[START INFORMATION SUPPLIED]

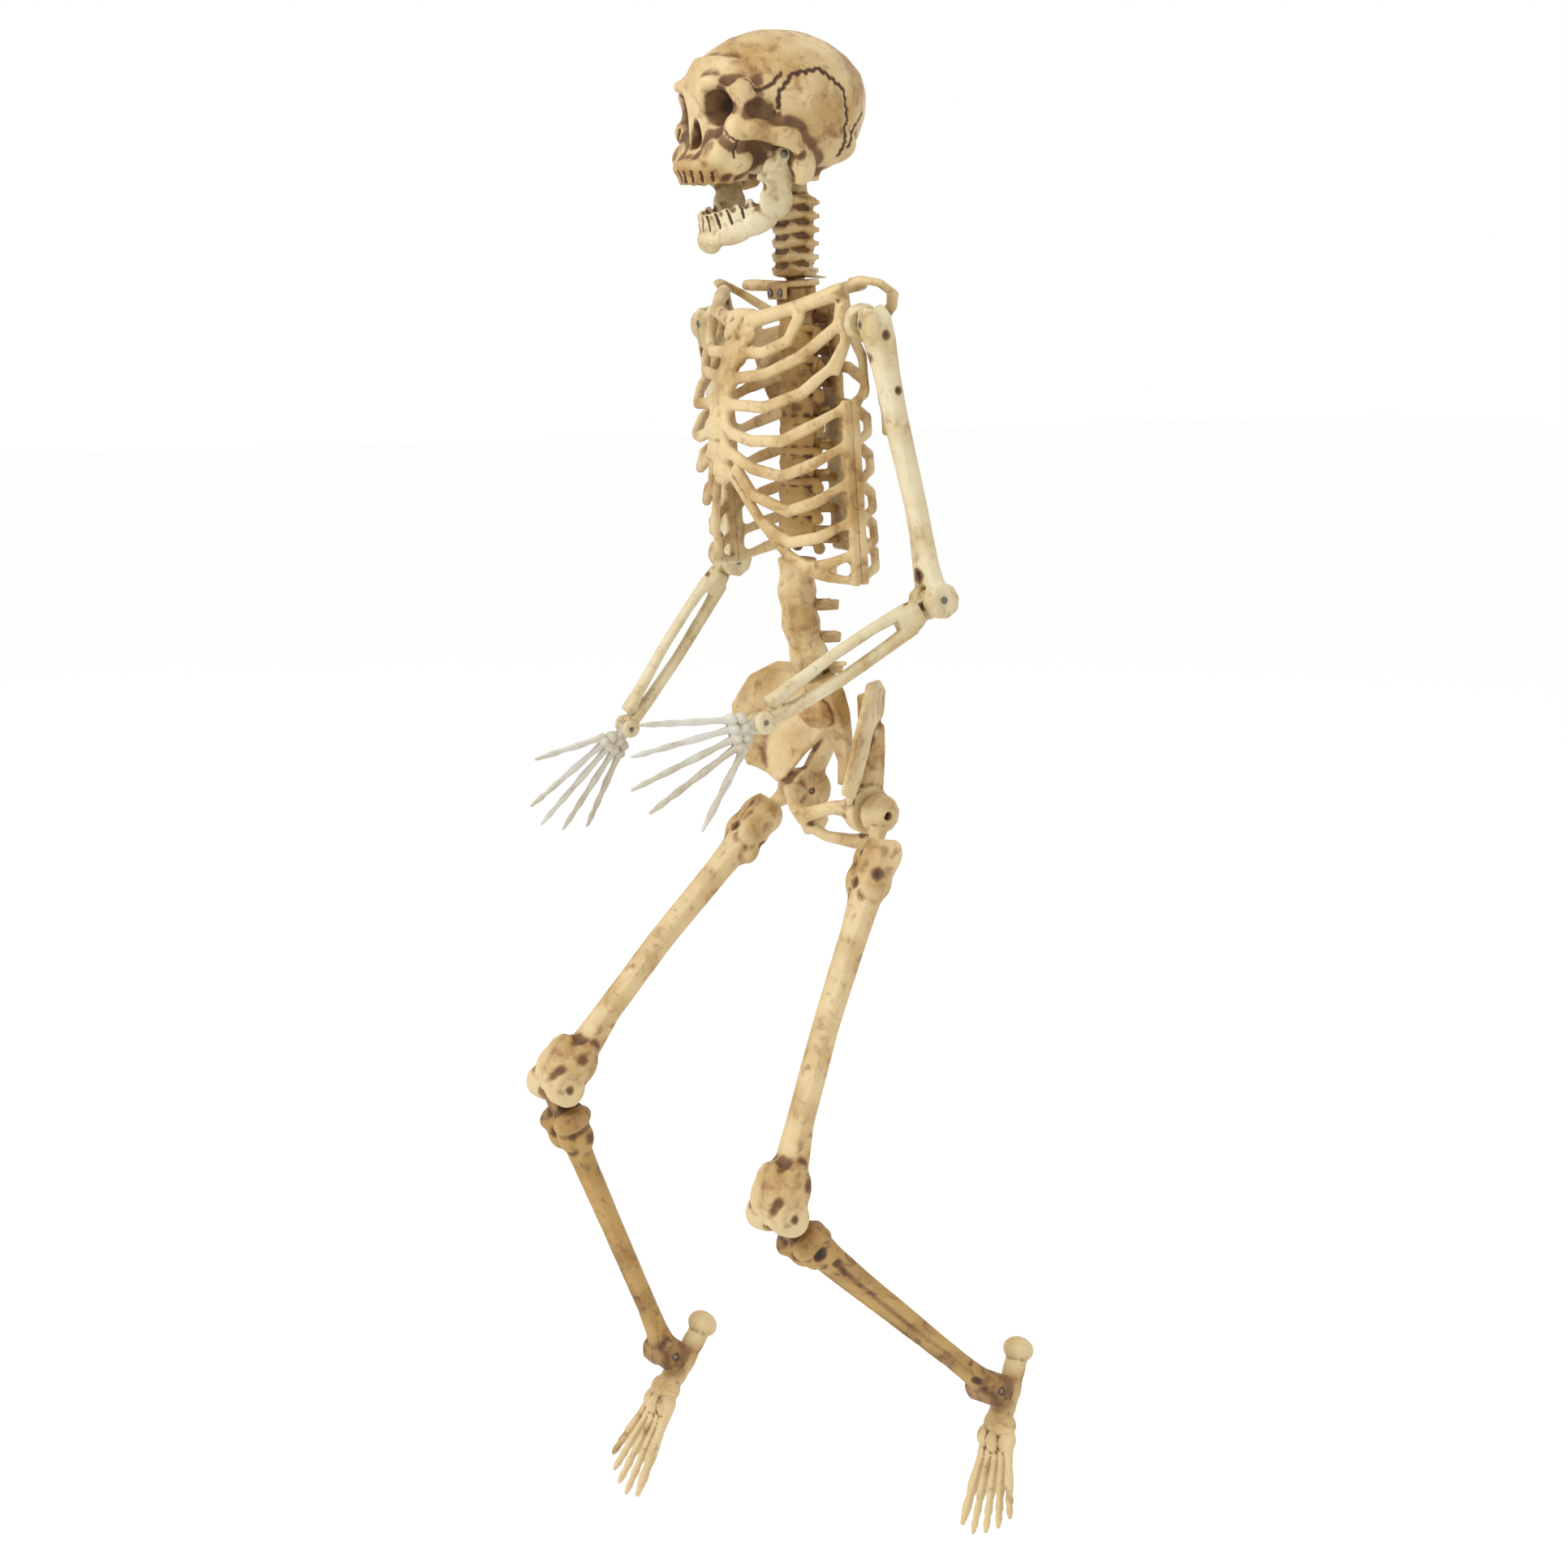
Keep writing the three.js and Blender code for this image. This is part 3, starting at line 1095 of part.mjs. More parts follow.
for (const [name, side] of bothSides) {
  const set = pose[name];

  const { x, y, z } = shoulder;
  const swing = joint(torso, `${name}_shoulder_swing`, [side * x, y, z], axisX, set.swing);
  piece(swing, `shoulder_knuckle_${name}`, shoulderKnuckle(side), finish.bonePale);
  const axleAt = [side * (shoulderAxle.middle - x), 0, 0];
  piece(swing, `shoulder_bolt_${name}`, screw(axisX, axleAt, bigScrew, shoulderAxle.grip), finish.zincSteel);

  const raise = joint(swing, `${name}_shoulder_raise`, [side * arm.pivotOut, 0, 0], axisY, -side * set.raise);
  seamed(raise, `humerus_${name}`, humerus(side), side, finish.bonePale);
  piece(raise, `shoulder_pin_${name}`, screw(axisY, [0, 0, 0], smallScrew, 26), finish.zincSteel);
  piece(raise, `elbow_bolt_${name}`, screw(axisX, [0, 0, -arm.upper], bigScrew, 33), finish.zincSteel);

  const elbow = joint(raise, `${name}_elbow`, [0, 0, -arm.upper], axisX, -set.elbow);
  piece(elbow, `forearm_${name}`, forearm(), finish.bonePale);
  piece(elbow, `wrist_bolt_${name}`, screw(axisX, [0, 0, -arm.fore], smallScrew, 17), finish.zincSteel);

  const wrist = joint(elbow, `${name}_wrist`, [0, 0, -arm.fore], axisX, set.wrist);
  piece(wrist, `hand_${name}`, handPiece(side), finish.bonePale);

  const hipSwing = joint(torso, `${name}_hip_swing`, [side * hip.x, hip.y, hip.z], axisX, -set.hipSwing);
  piece(hipSwing, `hip_knuckle_${name}`, hipKnuckle(side), finish.boneTan);
  const hipAxleAt = [side * (hipAxle.middle - hip.x), 0, 0];
  piece(hipSwing, `hip_bolt_${name}`, screw(axisX, hipAxleAt, bigScrew, hipAxle.grip), finish.zincSteel);

  const neckEnd = [side * leg.neckOut, 0, -leg.neckDrop];
  const hipRaise = joint(hipSwing, `${name}_hip_raise`, neckEnd, axisY, -side * set.hipRaise);
  seamed(hipRaise, `femur_${name}`, femur(side), side, finish.boneTan);
  piece(hipRaise, `hip_pin_${name}`, screw(axisY, [0, 0, 0], smallScrew, 30), finish.zincSteel);
  piece(hipRaise, `knee_bolt_${name}`, screw(axisX, [0, 0, -leg.thigh], bigScrew, 52), finish.zincSteel);

  const knee = joint(hipRaise, `${name}_knee`, [0, 0, -leg.thigh], axisX, set.knee);
  seamed(knee, `tibia_${name}`, tibia(side), side, finish.boneBrown);
  piece(knee, `ankle_bolt_${name}`, screw(axisX, [0, 0, -leg.shin], bigScrew, 33), finish.zincSteel);

  const ankle = joint(knee, `${name}_ankle`, [0, 0, -leg.shin], axisX, set.ankle);
  piece(ankle, `foot_${name}`, footPiece(side), finish.boneTan);
}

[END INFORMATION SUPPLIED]

CHALLENGE >> Return exactly, please, the lines of the material from the first one down to and including the line where "bigScrew, shoulderAxle.grip), finish.zincSteel);" appears.

COMPLETE OUTPUT >>
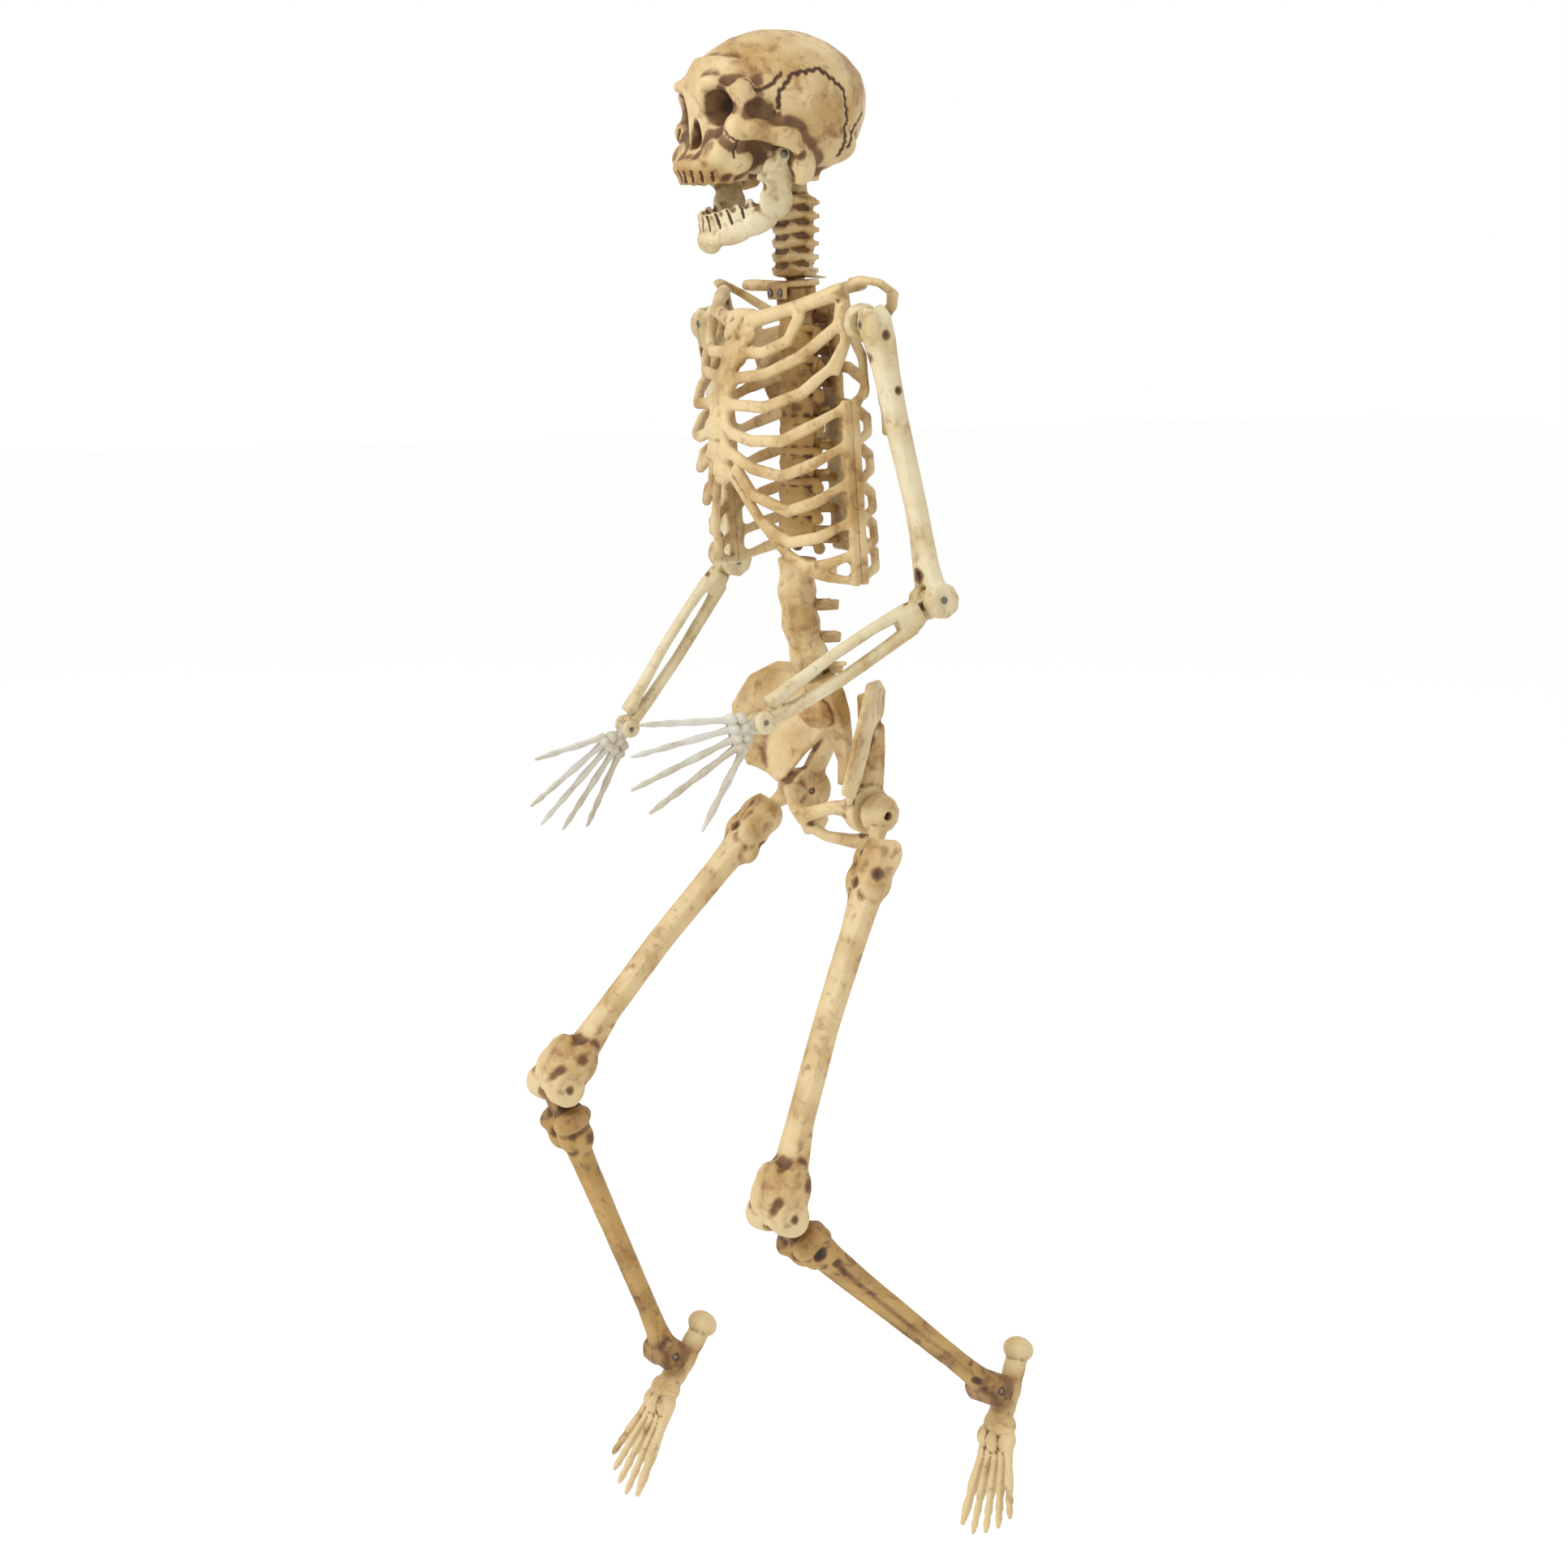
Keep writing the three.js and Blender code for this image. This is part 3, starting at line 1095 of part.mjs. More parts follow.
for (const [name, side] of bothSides) {
  const set = pose[name];

  const { x, y, z } = shoulder;
  const swing = joint(torso, `${name}_shoulder_swing`, [side * x, y, z], axisX, set.swing);
  piece(swing, `shoulder_knuckle_${name}`, shoulderKnuckle(side), finish.bonePale);
  const axleAt = [side * (shoulderAxle.middle - x), 0, 0];
  piece(swing, `shoulder_bolt_${name}`, screw(axisX, axleAt, bigScrew, shoulderAxle.grip), finish.zincSteel);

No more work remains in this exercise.